Zudem entfacht die Handlung um die KZ-artige Schinderstätte Köppels-Bleek mit dem geschändeten Haupt des toten Sunmyra den ideellen Glutkern eines Bekenntnisses zum Widerstand. Jünger appelliert dabei an die innere Wehrhaftigkeit seiner Landsleute und spendet Trost, selbst in aussichtsloser Lage. Wie in Stefan Andres’ „El Greco“ oder bei anderen Inneren Emigranten geht es ihm um das, was Werner Bergengruen im Roman „Am Himmel wie auf Erden“ mit dem Motto „Fürchtet euch nicht!“ auf eine Kurzformel gebracht hat:

„Ich fühlte bei diesem Anblick die Tränen mir in die Augen schießen – doch jene Tränen, in welchen mit der Trauer uns herrlich die Begeisterung ergreift.
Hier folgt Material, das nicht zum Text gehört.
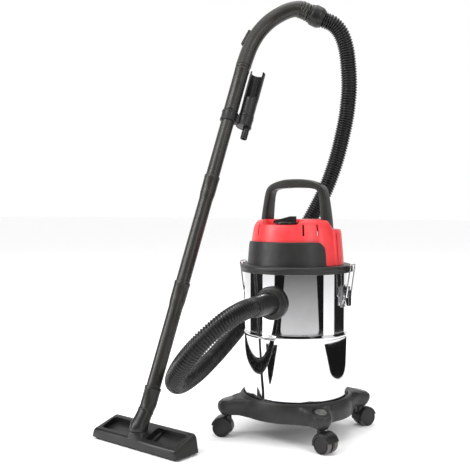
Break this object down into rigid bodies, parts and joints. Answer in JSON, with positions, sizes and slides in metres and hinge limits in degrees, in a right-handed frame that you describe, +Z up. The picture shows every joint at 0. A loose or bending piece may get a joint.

Auf dieser bleichen Maske, von der die abgeschundene Haut in Fetzen herunterhing, (…) spielte der Schatten eines Lächelns von höchster Süße und Heiterkeit, und ich erriet, wie von dem hohen Menschen an diesem Tage Schritt für Schritt die Schwäche abgefallen war (…). Da faßte mich ein Schauer im Innersten, denn ich begriff, daß dieser seiner frühen Ahnen und Bezwinger von Ungeheuern würdig war; er hatte den Drachen Furcht in seiner Brust erlegt. Da wurde mir, woran ich oft gezweifelt hatte, gewiß: es gab noch Edle unter uns, in deren Herzen die Kenntnis der großen Ordnung lebte und sich bestätigte. Und wie das hohe Beispiel uns zur Gefolgschaft führt, so schwur ich vor diesem Haupt mir zu, in aller Zukunft lieber mit den Freien einsam zu fallen, als mit den Knechten im Triumph zu gehn.“

Eine oppositionelle Grundhaltung mußte also von Jünger-Jüngern nicht, wie man allzuoft hörte, künstlich hineingelesen werden. Sie war durchgängig gegeben, wurde von NS-Instanzen auch registriert; doch wollte man daraus letztlich kein Politikum machen. Die zeitgenössische Rezeption belegt jedenfalls, daß man die Stoßrichtung verstanden hatte. Und wie heikel die Materie für deutsche Rezensenten war, zeigt exemplarisch Peter Suhrkamps Ausweichen. Denn statt einer Buchbesprechung mit zwangsläufigen Aussagen zum Inhalt verfaßte er unter bloßem Bezug zum Buchtitel einen allgemeinen Essay über Verhalten in Gefahr.

Jede Zeile ist existentiell beglaubigt

Inzwischen hat auch die etablierte Germanistik ihren Frieden mit Jünger gemacht. Der Autor gilt als Klassiker und Marbachs Stolz. Es grenzt heute auch keine Nachwuchsphilologen mehr aus, wenn sie sich als Jüngers Bewunderer outen. Erkenntnisgefahr droht eher durch Versuche, den ideologischen Sündenfall des Fachs unter den Teppich zu kehren oder den Text durch Einbettung in gängige weltliterarische Bezüge oder unspezifische Entstehungsbedingungen zu verharmlosen (vgl. den Tagungsbericht von Simon Strauß in der FAZ vom 12. April 2017).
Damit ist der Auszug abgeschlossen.